Fiji Airways has set its sights firmly on the lucrative American travel market. In an interview last week with American business magazine Forbes, Fiji Airways chief executive officer Andre Viljoen said while the national airline was a hub-and-spoke carrier, a majority of its customers were inbound leisure travellers which begged the need for the airline to diversify.
“Business travel only makes up about five per cent of the market with 80 per cent focused on inbound leisure traffic. The remaining 15 per cent is local Fijians visiting family and relatives. With inflationary pressures affecting the discretionary income of people around the world, we cannot rely only in inbound traffic,” Mr Viljoen told Forbes.
“That’s why the Nadi and Suva hubs are key because they serve as a filler part of our business, connecting traffic to all points near and far through Fiji.”
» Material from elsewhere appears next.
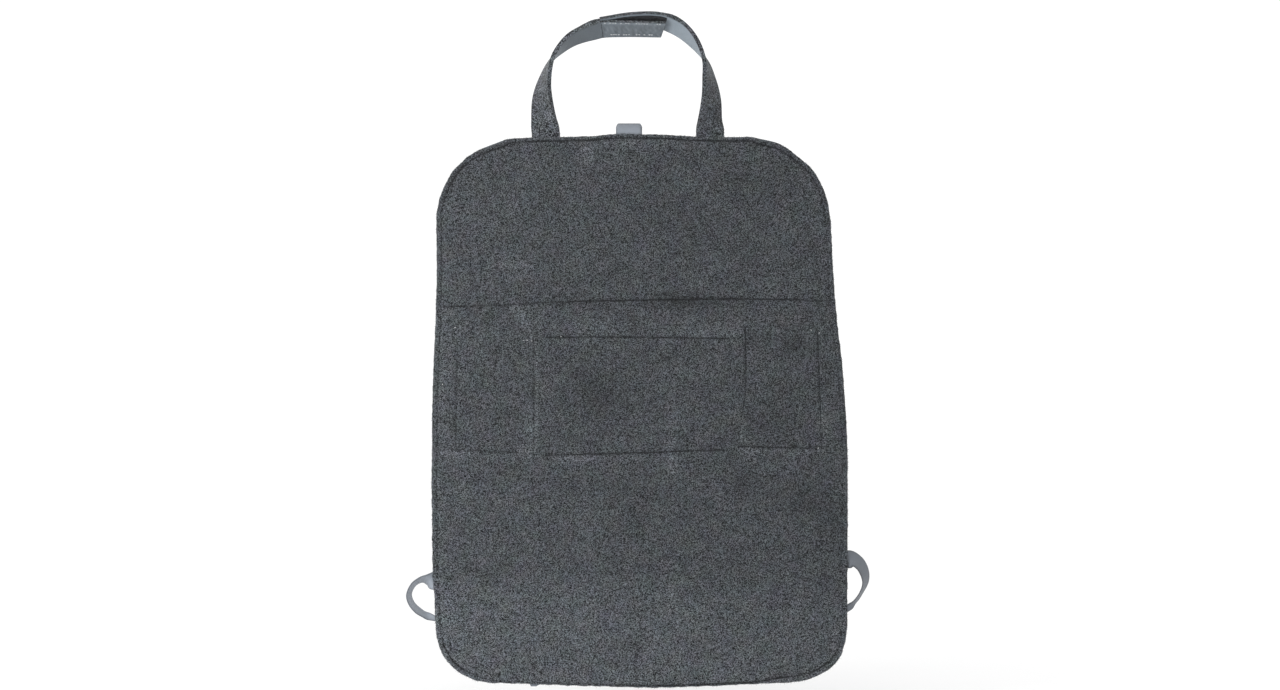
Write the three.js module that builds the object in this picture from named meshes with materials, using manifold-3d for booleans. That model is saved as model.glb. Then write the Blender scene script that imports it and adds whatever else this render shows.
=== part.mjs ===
// Car seat back organizer: a felt sheet that lies against the seat, a lined front sheet with
// pockets, a carrying strap at the top and a tape loop low on each side.
// Millimetres. X runs right and Z up as seen from the seat, and Y runs from the seat to the pockets.
// The origin is the middle of the felt face that lies against the seat.
import * as THREE from "three";
import { mergeVertices } from "three/addons/utils/BufferGeometryUtils.js";
import Module from "manifold-3d";

const wasm = await Module();
wasm.setup();

// Clearance between sewn layers, and around a thread or tape in its recess
const layerGap = 0.3;
const tapeGap = 0.35;

// Outline of the two sheets, as distances from the centre line and the middle height
const panelHeight = 553;
const edgeBow = 5;
const topCornerRadius = 80;
const bottomCornerRadius = 51;
const shoulderLeft = 204;
const shoulderRight = 190;
const waistLevel = 111;
const waistLeft = 204;
const waistRight = 194.5;
const hipLevel = -70;
const hipLeft = 208.5;
const hipRight = 208;
const footLeft = 205;
const footRight = 207;

// Sheets
const feltThickness = 2.5;
const frontThickness = 1.6;
const pocketThickness = 1.4;
const hemThickness = 1;
const hemLeaf = 11;
const hemEndInset = 1.5;

// Upper pocket between the sheets
const mouthLeft = 137;
const mouthRight = 119;
const upperPocketDepth = 15;
const upperPocketRise = 105;
const mouthStraight = 40;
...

He said 50 per cent of traffic coming into Nadi and Suva is dedicated to connecting passengers with a strong passenger flow between North America and Australia or New Zealand.
“Australia and New Zealand make up 65 per cent of the business in terms of revenue and traffic, but the United States makes up the vast majority of our profitability. It remains very important.
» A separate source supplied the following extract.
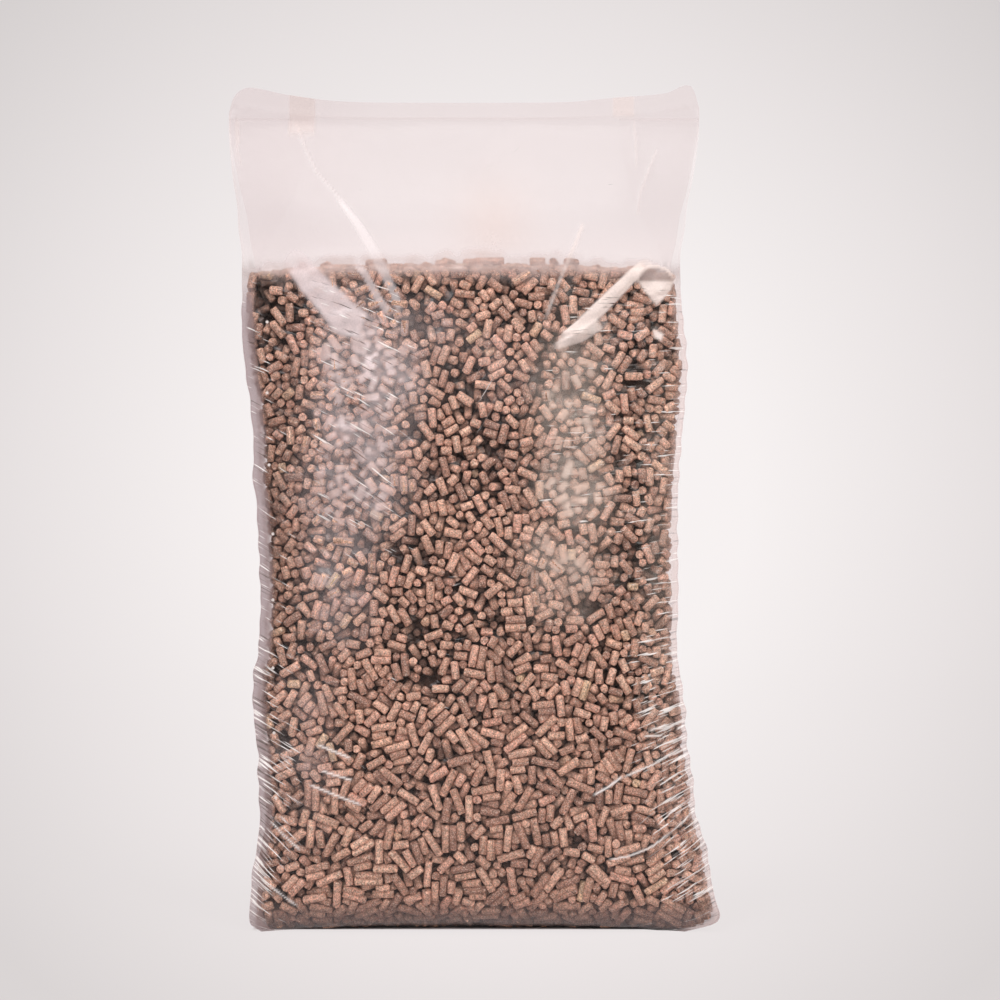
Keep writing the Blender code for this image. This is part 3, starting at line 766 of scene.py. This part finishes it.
def front_milk(x, z, behind, apart):
    """The milkiness of the front: bands, creases and facets, sheen, the fogged top and the foot."""
    milk = Milk(x, z)
    head = eased(z, FILL_HEIGHT, FILL_HEIGHT + 0.02)
    uneven = waves(x, z, 5, 130)
    fine = waves(x, z, 6, 420, 24)
    milk.over(0.004 + 0.034 * head, PALE)
    milk.over(np.clip(0.48 + 0.12 * fine, 0, 1) * eased(z + 0.0018 * uneven, 0.4520, 0.4680) * behind, FOG)
    milk.over(0.17 * within(z, (0.4590, 0.4680), (0.4690, 0.5050)), (0.80, 0.68, 0.67))
    milk.over(0.13 * head * (1 - eased(x, -0.11, -0.06)), (0.50, 0.39, 0.40))
    patchy = np.clip(1 + 0.30 * uneven + 0.14 * fine, 0, 2) * (1.15 - 0.60 * apart)
    below_top = 1 - eased(z, 0.455, 0.462)
    for (px, pz), (wide, high), much, colour in SHEEN:
        away = ((x - px) / wide) ** 2 + ((z - pz) / high) ** 2
        milk.over(much * np.exp(-away ** 1.5) * patchy * below_top, colour)
    milk.over(0.50 * (1 - eased(z, 0.003, 0.030)), (0.22, 0.165, 0.16))
    under = (1 - eased(z, 0.0012, 0.0026)) * within(x, (-0.105, -0.080), (0.160, 0.174))
    milk.over(0.92 * under, (0.012, 0.008, 0.008))
    milk.over(0.020 * (1 - eased(z, 0.05, 0.16)), (0.62, 0.52, 0.51))
    warm = np.exp(-((x - 0.019) / 0.026) ** 2 - ((z - 0.497) / 0.032) ** 2)
    milk.over(0.30 * warm * head, (0.56, 0.40, 0.35))
    for stroke in STROKES:
        milk.stroke(*stroke)
    milk.patch(POUCH_TOP, (0.40, 0.31, 0.29), 0.62)
    for corners in POUCH_FACETS:
        milk.patch(corners, BAND_CREAM, 0.90)
    milk.stroke(POUCH_RIM, 0.0012, BAND_CREAM, 0.70)
    for path, width, _ in LONG_WRINKLES:
        milk.stroke(path, 0.48 * width, GLINT, 0.74, 0.6)
    weld = weld_line(x)
    milk.over(0.06 * eased(z, weld - 0.0004, weld + 0.0008), (0.88, 0.83, 0.83))
    milk.over(0.13 * within(x, (-0.128, -0.120), (0.102, 0.110)) * np.exp(-((z - weld) / 0.0006) ** 2), LINE)
    left_double = within(x, (-0.1300, -0.1290), (-0.1115, -0.1095)) * eased(z, 0.562, 0.572)
    milk.over(0.34 * left_double, (0.56, 0.43, 0.39))
    milk.over(0.22 * within(x, (0.1035, 0.1050), (0.1190, 0.1208)) * eased(z, 0.578, 0.583), TAN)
    from_left, from_right = x - x[:, :1], x[:, -1:] - x
    dusk = (1 - eased(from_left, 0.0050, 0.0105)) * (0.60 + 0.40 * eased(z, 0.01, 0.10))
    milk.over(0.80 * dusk * (1 - eased(z, 0.43, 0.47)), DUSK)
    shadow = within(from_left + 0.0008 * waves(x, z, 15, 260), (0.0025, 0.0055), (0.0075, 0.0110))
    milk.over(0.55 * shadow * (1 - eased(z, 0.43, 0.46)), (0.27, 0.185, 0.175))
    pink = (1 - eased(from_right, 0.0010, 0.0095)) * (1 - eased(z, 0.44, 0.47))
    milk.over(0.42 * pink, (0.84, 0.66, 0.63))
    rim = np.clip(1 - np.minimum(from_left, from_right) / 0.0014, 0, 1) * (z > FILL_HEIGHT)
    milk.over(0.18 * rim, (0.70, 0.58, 0.56))
    return milk


def side_milk(x, z, behind, in_head):
    """The milkiness of the back and side panels."""
    milk = Milk(x, z)
    head = eased(z, FILL_HEIGHT, FILL_HEIGHT + 0.02)
    uneven = waves(x, z, 8, 130)
    milk.over(0.012 * (1 - head) + in_head * head, PALE)
    milk.over(0.40 * eased(z + 0.0014 * uneven, 0.4555, 0.4665) * behind, FOG)
    milk.over(np.clip(0.04 * uneven, 0, 1) * (1 - head), PALE)
    milk.over(0.16 * (1 - eased(z, 0.004, 0.030)), (0.33, 0.27, 0.27))
    milk.over(0.10 * np.exp(-((z - weld_line(x)) / 0.0006) ** 2), LINE)
    return milk


def gathers(x, z, side):
    """Which way the film's fine creases run on a smooth panel, and how many there are."""
    right, left = x[:, -1:], x[:, :1]
    rising = np.interp(z, (0, 0.05, 0.12, 0.20, 0.30, 0.45), (0.45, 0.62, 0.42, 0.18, 0.08, 0.0))
    falling = np.interp(z, (0, 0.05, 0.11, 0.20, 0.30, 0.45), (-0.7, -0.85, -0.60, -0.50, -0.65, -0.30))
    share = eased(x, -0.02, 0.05)
    across = z - (1 - share) * falling * (x - left) - share * rising * (x - right)
    tall = np.interp(z, (0, 0.02, 0.16, 0.22, 0.45), (0.5, 1.0, 1.0, 0.75, 0.60))
    much = np.maximum.reduce([
        1.16 * (1 - eased(right - x, 0.012, 0.066)) * tall,
        1.02 * (1 - eased(x - left, 0.010, 0.050)) * tall,
        0.76 * within(x, (-0.13, -0.10), (-0.055, -0.02)) * eased(z, 0.20, 0.30),
        0.60 * eased(x, 0.03, 0.06) * eased(z, 0.22, 0.30),
        np.full(x.shape, 0.20),
    ]) * (1 - eased(z, FILL_HEIGHT - 0.014, FILL_HEIGHT))
    return {
        "flow_along": x * 45, "flow_across": across * 520 + 90 * side,
        "crinkle": much if side < 0 else 0.7 * much,
    }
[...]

“There is great potential, especially for markets that are not served directly, to carry connecting passengers through Fiji. This is why secondary markets can play a huge role. It is also why we want to fly to other North American destinations and develop joint ventures with our partners there. North America is our future, and we see the possibility to bring many more Americans to and through Fiji,” Mr Viljoen said.
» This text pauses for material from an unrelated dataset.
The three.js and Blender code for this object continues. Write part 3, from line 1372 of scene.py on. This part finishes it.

Fiji Airways, he said is banking on an open skies agreement between the US and Fiji, currently on the table for bilateral discussions, to open up more market possibilities for Fiji Airways, especially to partner hubs like Dallas/Ft. Worth and Seattle.
“We’re hoping to add a new long-haul destination within the next year. Network growth in North America in 2023 was up 17 per cent in comparison to 2022. We want this to continue.”